Entries from a dataset

☆ ☆ ☆ ☆ ☆ ☆ ☆

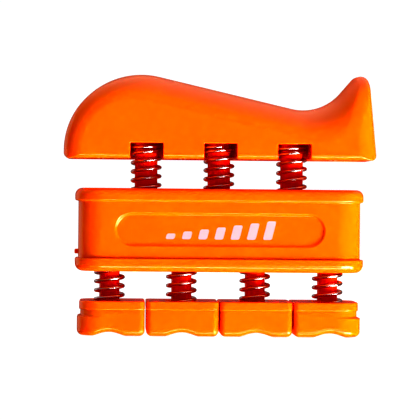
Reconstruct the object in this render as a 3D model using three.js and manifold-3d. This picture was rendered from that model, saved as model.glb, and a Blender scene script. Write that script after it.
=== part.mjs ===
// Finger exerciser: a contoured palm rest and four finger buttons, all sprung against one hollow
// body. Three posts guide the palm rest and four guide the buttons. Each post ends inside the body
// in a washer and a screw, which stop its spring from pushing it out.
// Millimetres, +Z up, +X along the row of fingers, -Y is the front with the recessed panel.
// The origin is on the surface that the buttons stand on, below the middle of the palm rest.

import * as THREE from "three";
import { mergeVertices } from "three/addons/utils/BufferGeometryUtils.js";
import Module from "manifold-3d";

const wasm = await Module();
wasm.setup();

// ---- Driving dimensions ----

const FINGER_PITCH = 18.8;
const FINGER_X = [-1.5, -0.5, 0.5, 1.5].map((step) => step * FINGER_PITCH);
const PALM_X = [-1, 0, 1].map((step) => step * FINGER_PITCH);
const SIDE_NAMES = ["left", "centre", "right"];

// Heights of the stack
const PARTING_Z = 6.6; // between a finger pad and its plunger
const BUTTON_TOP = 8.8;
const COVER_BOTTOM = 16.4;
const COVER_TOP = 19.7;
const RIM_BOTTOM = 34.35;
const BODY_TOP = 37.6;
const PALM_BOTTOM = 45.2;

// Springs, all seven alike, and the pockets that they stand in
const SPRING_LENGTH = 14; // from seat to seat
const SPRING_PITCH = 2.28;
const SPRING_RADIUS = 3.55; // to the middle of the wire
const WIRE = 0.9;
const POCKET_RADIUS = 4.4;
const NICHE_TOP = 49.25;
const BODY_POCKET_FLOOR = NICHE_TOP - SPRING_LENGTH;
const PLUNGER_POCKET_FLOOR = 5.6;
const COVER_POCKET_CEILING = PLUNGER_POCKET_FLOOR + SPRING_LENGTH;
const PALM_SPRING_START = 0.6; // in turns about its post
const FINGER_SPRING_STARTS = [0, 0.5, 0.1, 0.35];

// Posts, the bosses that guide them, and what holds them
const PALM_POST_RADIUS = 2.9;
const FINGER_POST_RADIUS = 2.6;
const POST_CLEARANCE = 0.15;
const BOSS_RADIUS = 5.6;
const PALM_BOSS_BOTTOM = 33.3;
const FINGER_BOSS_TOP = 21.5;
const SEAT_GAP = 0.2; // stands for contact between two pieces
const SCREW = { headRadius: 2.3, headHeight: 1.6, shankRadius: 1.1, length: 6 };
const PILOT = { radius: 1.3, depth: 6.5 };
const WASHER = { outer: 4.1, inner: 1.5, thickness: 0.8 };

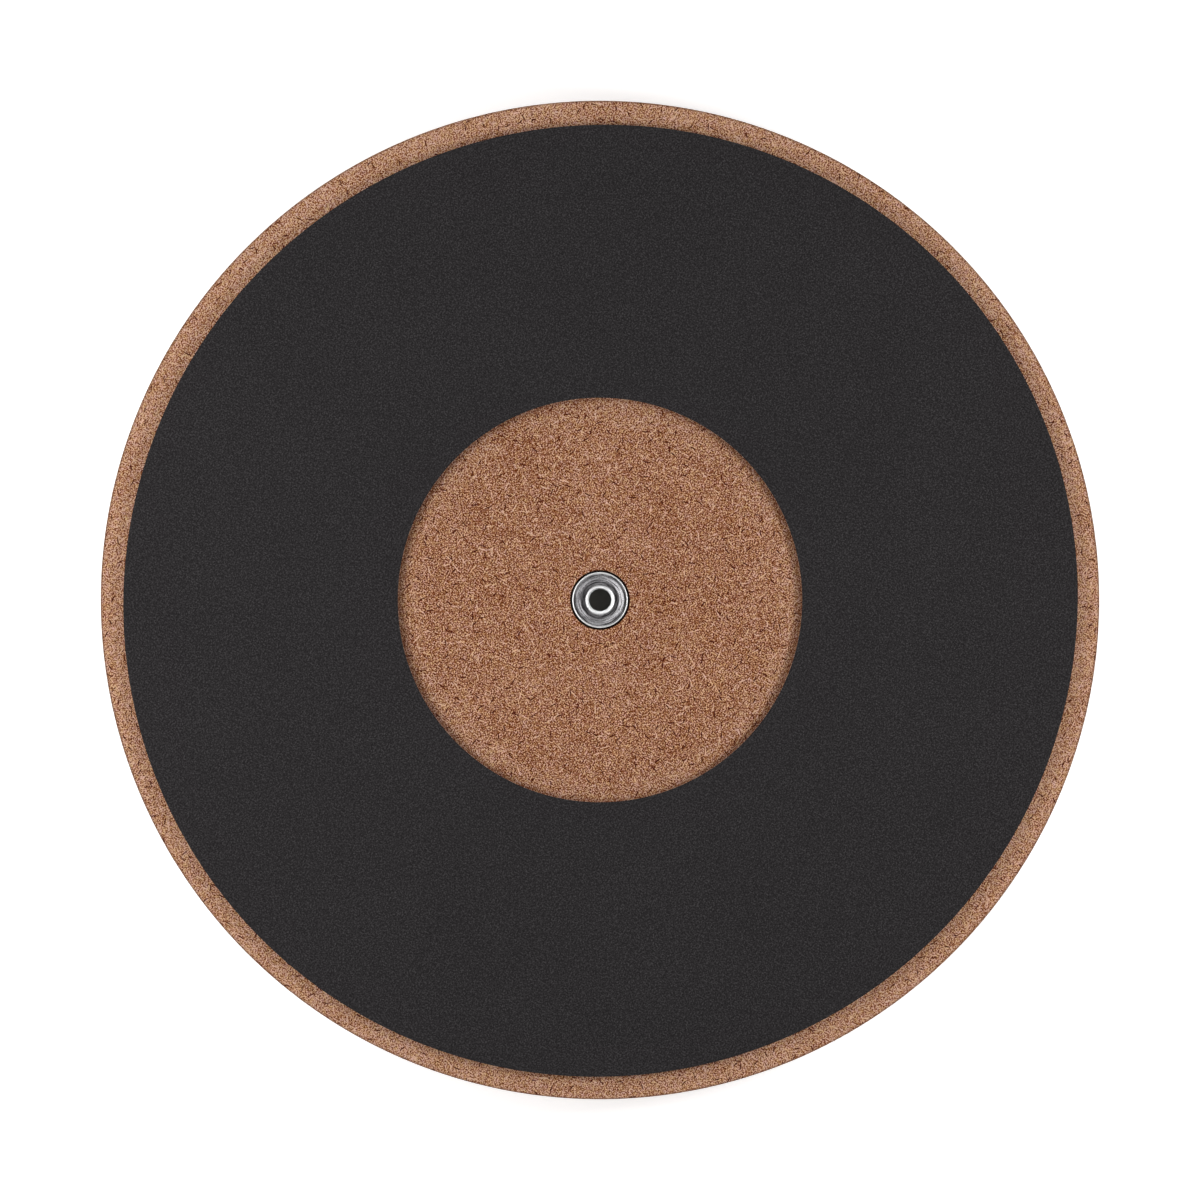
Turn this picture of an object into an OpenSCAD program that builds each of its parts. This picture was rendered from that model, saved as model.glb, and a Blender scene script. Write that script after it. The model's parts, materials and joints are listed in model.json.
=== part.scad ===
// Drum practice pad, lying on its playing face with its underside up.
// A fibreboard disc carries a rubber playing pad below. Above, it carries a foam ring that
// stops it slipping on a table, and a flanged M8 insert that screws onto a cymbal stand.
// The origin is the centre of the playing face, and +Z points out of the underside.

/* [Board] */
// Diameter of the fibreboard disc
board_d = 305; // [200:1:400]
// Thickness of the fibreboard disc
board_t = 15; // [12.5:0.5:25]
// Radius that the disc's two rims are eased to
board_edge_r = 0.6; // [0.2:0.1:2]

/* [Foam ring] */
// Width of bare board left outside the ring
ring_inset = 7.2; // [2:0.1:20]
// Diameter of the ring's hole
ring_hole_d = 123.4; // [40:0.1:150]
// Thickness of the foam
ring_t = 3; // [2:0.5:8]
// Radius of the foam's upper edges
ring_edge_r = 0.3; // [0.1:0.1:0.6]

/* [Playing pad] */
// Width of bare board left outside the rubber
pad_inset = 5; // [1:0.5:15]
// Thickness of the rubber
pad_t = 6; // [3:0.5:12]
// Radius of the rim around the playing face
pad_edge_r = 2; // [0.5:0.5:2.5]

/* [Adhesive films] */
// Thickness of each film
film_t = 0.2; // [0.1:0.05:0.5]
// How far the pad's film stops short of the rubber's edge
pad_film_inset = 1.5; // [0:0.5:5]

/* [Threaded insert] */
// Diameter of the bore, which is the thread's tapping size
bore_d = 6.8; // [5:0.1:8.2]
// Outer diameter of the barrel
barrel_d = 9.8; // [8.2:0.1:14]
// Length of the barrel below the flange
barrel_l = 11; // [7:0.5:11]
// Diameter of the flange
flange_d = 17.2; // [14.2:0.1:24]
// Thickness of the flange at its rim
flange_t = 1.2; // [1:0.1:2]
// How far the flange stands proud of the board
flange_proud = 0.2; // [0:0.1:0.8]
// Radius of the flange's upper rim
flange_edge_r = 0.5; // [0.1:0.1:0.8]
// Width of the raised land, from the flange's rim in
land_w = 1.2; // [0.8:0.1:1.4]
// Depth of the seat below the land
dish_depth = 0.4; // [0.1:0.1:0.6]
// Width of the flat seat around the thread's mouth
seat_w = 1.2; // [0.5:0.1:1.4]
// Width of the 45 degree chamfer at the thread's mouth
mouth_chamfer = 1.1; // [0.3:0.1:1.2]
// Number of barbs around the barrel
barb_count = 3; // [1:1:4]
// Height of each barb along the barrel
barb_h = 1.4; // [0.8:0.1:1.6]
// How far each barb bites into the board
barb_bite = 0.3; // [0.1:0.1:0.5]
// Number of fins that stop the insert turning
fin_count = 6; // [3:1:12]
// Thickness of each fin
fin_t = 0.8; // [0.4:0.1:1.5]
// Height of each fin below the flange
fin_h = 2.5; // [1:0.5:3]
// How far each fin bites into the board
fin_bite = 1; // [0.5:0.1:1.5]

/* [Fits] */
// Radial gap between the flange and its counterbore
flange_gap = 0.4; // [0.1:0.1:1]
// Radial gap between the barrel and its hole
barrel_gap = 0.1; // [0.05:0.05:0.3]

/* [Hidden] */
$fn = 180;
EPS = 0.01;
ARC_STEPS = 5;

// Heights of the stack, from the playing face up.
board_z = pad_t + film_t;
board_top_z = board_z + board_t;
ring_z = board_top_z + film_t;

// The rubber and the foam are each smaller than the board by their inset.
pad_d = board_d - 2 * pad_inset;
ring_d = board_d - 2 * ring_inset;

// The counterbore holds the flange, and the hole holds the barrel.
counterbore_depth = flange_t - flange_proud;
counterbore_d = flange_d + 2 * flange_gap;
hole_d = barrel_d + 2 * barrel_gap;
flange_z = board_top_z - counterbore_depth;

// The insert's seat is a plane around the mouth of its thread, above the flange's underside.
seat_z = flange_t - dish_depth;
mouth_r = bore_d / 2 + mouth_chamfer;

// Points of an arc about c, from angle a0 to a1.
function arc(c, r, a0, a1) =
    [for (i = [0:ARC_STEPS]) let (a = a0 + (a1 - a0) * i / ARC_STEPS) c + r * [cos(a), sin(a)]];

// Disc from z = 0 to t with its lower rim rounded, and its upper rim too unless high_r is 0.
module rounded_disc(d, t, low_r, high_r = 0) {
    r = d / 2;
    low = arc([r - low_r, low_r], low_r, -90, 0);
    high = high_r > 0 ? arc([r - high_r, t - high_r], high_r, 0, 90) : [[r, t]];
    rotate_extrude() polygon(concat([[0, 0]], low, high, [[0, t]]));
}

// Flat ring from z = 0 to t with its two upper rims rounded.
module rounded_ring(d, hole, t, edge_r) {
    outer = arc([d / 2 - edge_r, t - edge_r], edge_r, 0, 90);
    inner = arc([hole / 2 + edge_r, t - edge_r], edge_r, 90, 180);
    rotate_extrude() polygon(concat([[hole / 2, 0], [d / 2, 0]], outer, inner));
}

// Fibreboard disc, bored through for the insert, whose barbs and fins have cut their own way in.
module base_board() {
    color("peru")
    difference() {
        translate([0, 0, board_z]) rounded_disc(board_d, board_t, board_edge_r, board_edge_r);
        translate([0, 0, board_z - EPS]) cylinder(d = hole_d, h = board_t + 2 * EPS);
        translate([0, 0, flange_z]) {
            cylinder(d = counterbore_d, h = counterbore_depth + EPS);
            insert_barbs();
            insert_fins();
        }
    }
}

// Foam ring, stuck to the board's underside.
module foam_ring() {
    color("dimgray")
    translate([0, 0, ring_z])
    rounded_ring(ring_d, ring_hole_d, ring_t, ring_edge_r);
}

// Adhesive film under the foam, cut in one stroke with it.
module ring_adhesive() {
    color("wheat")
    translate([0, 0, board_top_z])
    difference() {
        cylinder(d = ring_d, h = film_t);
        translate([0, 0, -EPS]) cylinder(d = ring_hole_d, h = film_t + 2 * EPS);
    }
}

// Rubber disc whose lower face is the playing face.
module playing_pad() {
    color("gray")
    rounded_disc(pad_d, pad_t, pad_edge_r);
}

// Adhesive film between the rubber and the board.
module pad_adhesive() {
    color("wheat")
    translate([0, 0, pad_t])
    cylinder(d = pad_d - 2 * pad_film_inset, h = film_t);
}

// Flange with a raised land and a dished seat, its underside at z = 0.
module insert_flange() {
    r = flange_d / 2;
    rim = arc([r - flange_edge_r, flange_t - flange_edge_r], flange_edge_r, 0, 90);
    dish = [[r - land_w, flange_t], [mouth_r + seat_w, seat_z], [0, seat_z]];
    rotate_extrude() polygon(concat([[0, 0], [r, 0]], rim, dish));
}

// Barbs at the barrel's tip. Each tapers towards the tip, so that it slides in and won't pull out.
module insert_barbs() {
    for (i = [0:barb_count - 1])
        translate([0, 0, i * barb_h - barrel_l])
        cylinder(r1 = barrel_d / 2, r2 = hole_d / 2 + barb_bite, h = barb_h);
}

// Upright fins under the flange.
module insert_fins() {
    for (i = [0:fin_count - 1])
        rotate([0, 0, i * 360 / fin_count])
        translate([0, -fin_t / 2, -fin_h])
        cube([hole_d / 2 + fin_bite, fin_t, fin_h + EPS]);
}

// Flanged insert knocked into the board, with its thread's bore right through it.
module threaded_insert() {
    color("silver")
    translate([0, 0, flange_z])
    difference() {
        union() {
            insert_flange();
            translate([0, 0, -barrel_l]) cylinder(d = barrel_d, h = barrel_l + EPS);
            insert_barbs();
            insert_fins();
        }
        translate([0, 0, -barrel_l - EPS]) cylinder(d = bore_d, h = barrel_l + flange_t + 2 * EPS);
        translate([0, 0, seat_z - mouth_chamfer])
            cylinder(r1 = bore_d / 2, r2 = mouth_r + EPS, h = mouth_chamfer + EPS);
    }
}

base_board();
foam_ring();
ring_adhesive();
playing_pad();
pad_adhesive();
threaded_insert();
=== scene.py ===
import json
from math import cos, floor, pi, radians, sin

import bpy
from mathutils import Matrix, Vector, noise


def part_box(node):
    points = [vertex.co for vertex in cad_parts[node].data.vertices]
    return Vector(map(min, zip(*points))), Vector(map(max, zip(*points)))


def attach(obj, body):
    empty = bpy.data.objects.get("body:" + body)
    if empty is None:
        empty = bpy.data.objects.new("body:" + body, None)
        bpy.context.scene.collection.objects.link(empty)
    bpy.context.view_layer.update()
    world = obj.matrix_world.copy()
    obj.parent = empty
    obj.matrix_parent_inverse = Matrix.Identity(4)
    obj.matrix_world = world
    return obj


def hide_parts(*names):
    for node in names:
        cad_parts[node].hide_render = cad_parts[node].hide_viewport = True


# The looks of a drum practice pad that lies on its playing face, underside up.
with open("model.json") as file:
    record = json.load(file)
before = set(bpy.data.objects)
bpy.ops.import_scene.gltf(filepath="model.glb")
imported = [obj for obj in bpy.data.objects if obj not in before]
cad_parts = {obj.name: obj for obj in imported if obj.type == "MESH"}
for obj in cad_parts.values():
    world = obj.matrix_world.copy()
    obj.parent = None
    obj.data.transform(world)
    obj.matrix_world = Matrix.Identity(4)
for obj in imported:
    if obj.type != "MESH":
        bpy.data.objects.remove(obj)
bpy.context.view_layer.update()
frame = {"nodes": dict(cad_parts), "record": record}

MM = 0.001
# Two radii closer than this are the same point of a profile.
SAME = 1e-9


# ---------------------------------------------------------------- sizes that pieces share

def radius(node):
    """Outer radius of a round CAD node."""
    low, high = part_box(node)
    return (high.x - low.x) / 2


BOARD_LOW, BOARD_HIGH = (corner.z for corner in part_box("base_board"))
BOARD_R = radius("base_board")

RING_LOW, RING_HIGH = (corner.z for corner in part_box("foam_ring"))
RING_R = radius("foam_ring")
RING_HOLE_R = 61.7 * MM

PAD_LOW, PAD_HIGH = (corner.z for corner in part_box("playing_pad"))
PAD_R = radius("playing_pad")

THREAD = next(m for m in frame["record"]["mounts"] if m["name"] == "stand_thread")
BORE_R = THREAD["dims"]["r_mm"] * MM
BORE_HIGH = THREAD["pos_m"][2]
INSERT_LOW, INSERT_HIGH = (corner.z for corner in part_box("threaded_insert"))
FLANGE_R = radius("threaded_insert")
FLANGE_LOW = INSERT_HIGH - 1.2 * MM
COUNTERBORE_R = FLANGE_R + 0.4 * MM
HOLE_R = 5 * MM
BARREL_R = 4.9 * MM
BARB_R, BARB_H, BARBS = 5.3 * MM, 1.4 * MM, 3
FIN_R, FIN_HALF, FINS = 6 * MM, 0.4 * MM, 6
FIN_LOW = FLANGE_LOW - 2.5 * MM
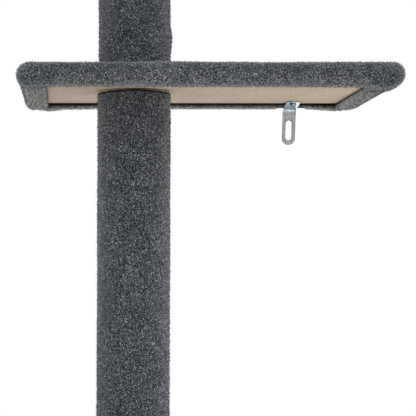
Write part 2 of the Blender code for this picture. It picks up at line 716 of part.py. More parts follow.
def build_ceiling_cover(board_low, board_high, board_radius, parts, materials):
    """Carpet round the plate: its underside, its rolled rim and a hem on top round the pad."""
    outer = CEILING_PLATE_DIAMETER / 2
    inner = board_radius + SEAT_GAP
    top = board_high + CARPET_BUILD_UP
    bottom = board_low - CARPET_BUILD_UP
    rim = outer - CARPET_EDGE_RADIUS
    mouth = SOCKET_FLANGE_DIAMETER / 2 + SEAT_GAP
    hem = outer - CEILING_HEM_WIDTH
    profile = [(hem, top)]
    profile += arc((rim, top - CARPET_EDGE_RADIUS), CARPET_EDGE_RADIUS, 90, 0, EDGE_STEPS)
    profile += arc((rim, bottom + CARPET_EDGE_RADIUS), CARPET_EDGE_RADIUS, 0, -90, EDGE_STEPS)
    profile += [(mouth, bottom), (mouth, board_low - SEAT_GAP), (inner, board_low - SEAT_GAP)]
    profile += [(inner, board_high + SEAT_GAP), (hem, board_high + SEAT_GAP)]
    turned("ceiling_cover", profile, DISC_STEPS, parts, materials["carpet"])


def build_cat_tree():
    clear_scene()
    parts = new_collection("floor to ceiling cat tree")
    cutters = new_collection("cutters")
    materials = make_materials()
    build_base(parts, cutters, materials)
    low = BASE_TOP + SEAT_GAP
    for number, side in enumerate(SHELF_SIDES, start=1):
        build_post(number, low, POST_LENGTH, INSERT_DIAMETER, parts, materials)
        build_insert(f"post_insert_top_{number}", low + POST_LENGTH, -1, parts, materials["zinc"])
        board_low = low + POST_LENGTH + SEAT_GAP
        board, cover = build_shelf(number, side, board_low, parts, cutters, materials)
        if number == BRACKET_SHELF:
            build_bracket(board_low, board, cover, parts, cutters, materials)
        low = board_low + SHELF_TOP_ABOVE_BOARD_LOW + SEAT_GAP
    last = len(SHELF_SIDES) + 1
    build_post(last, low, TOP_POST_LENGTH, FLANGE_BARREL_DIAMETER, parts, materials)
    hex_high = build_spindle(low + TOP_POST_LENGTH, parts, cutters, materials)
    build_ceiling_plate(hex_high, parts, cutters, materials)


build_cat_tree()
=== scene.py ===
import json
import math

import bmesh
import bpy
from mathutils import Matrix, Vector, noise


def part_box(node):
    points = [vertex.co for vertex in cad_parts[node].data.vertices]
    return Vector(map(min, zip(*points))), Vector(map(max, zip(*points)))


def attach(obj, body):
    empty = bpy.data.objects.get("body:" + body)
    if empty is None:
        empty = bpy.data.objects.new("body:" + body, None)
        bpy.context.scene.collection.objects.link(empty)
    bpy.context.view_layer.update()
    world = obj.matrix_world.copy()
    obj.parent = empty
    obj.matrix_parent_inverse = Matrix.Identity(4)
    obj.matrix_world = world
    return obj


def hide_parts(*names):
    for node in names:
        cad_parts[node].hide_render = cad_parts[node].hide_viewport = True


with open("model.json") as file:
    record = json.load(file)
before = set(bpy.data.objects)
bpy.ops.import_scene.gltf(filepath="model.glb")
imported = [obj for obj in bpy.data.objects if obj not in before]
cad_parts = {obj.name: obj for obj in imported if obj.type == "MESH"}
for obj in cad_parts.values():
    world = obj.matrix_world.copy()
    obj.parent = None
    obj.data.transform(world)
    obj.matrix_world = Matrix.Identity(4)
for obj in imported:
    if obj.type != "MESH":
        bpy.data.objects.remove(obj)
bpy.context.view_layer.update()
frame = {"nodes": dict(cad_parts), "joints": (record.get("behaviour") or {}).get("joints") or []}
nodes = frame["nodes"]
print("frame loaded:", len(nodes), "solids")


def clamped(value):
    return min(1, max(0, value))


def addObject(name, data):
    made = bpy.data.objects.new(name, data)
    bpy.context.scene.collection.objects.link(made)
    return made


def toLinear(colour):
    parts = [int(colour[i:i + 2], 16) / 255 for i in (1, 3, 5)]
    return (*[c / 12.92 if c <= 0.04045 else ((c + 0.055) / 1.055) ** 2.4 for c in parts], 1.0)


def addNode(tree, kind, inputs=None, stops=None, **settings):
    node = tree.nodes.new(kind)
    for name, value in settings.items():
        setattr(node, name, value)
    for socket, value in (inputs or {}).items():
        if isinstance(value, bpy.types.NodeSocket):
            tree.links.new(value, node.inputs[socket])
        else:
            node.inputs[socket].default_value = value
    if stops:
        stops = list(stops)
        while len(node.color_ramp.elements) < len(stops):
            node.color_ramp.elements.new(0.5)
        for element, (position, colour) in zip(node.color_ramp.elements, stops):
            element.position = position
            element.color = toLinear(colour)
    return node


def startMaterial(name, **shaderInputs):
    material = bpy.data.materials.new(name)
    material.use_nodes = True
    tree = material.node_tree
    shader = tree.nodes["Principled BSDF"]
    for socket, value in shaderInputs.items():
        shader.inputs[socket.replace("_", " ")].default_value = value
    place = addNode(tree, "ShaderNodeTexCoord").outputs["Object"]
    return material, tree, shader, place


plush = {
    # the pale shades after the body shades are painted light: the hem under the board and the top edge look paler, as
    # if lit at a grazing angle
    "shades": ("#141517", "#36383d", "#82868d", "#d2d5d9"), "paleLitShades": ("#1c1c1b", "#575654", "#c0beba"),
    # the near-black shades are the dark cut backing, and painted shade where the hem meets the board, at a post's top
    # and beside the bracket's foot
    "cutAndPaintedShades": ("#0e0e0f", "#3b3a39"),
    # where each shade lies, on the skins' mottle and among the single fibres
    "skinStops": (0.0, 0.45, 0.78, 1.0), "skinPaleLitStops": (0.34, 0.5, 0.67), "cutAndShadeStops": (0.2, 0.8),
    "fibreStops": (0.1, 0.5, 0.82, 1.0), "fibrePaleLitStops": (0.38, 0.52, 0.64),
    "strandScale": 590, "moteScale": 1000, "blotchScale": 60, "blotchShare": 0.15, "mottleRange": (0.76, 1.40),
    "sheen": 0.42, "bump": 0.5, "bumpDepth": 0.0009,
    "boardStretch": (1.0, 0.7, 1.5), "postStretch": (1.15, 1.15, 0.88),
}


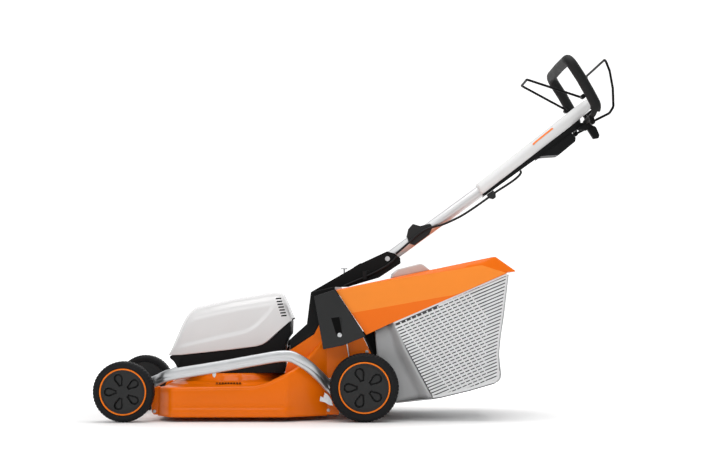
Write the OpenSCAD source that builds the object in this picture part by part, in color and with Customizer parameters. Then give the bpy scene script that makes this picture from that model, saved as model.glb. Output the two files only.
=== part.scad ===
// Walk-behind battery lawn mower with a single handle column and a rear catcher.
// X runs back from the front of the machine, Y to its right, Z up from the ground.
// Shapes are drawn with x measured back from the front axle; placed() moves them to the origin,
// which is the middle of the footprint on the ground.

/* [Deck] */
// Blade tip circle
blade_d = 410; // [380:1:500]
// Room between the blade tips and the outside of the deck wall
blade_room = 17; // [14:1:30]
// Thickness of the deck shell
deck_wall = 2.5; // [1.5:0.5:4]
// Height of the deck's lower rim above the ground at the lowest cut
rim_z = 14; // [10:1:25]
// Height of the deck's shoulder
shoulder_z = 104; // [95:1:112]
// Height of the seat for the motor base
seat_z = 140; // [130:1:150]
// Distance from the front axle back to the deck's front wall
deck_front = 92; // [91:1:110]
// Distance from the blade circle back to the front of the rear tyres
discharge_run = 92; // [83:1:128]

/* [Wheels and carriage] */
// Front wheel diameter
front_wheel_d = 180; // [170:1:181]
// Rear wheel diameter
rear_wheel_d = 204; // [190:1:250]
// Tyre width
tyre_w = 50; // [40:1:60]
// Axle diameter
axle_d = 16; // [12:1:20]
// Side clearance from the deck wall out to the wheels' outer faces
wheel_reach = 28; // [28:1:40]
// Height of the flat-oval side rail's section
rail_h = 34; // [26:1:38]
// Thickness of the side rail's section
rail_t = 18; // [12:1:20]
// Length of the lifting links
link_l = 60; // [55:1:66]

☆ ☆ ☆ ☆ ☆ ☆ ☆

EXERCISE OBJECTIVE
Within the material above, transcribe exactly the lines that run from the line holding "right through it." through the line holding "# The looks".

SOLUTION TO THE EXERCISE
// Flanged insert knocked into the board, with its thread's bore right through it.
module threaded_insert() {
    color("silver")
    translate([0, 0, flange_z])
    difference() {
        union() {
            insert_flange();
            translate([0, 0, -barrel_l]) cylinder(d = barrel_d, h = barrel_l + EPS);
            insert_barbs();
            insert_fins();
        }
        translate([0, 0, -barrel_l - EPS]) cylinder(d = bore_d, h = barrel_l + flange_t + 2 * EPS);
        translate([0, 0, seat_z - mouth_chamfer])
            cylinder(r1 = bore_d / 2, r2 = mouth_r + EPS, h = mouth_chamfer + EPS);
    }
}

base_board();
foam_ring();
ring_adhesive();
playing_pad();
pad_adhesive();
threaded_insert();
=== scene.py ===
import json
from math import cos, floor, pi, radians, sin

import bpy
from mathutils import Matrix, Vector, noise


def part_box(node):
    points = [vertex.co for vertex in cad_parts[node].data.vertices]
    return Vector(map(min, zip(*points))), Vector(map(max, zip(*points)))


def attach(obj, body):
    empty = bpy.data.objects.get("body:" + body)
    if empty is None:
        empty = bpy.data.objects.new("body:" + body, None)
        bpy.context.scene.collection.objects.link(empty)
    bpy.context.view_layer.update()
    world = obj.matrix_world.copy()
    obj.parent = empty
    obj.matrix_parent_inverse = Matrix.Identity(4)
    obj.matrix_world = world
    return obj


def hide_parts(*names):
    for node in names:
        cad_parts[node].hide_render = cad_parts[node].hide_viewport = True


# The looks of a drum practice pad that lies on its playing face, underside up.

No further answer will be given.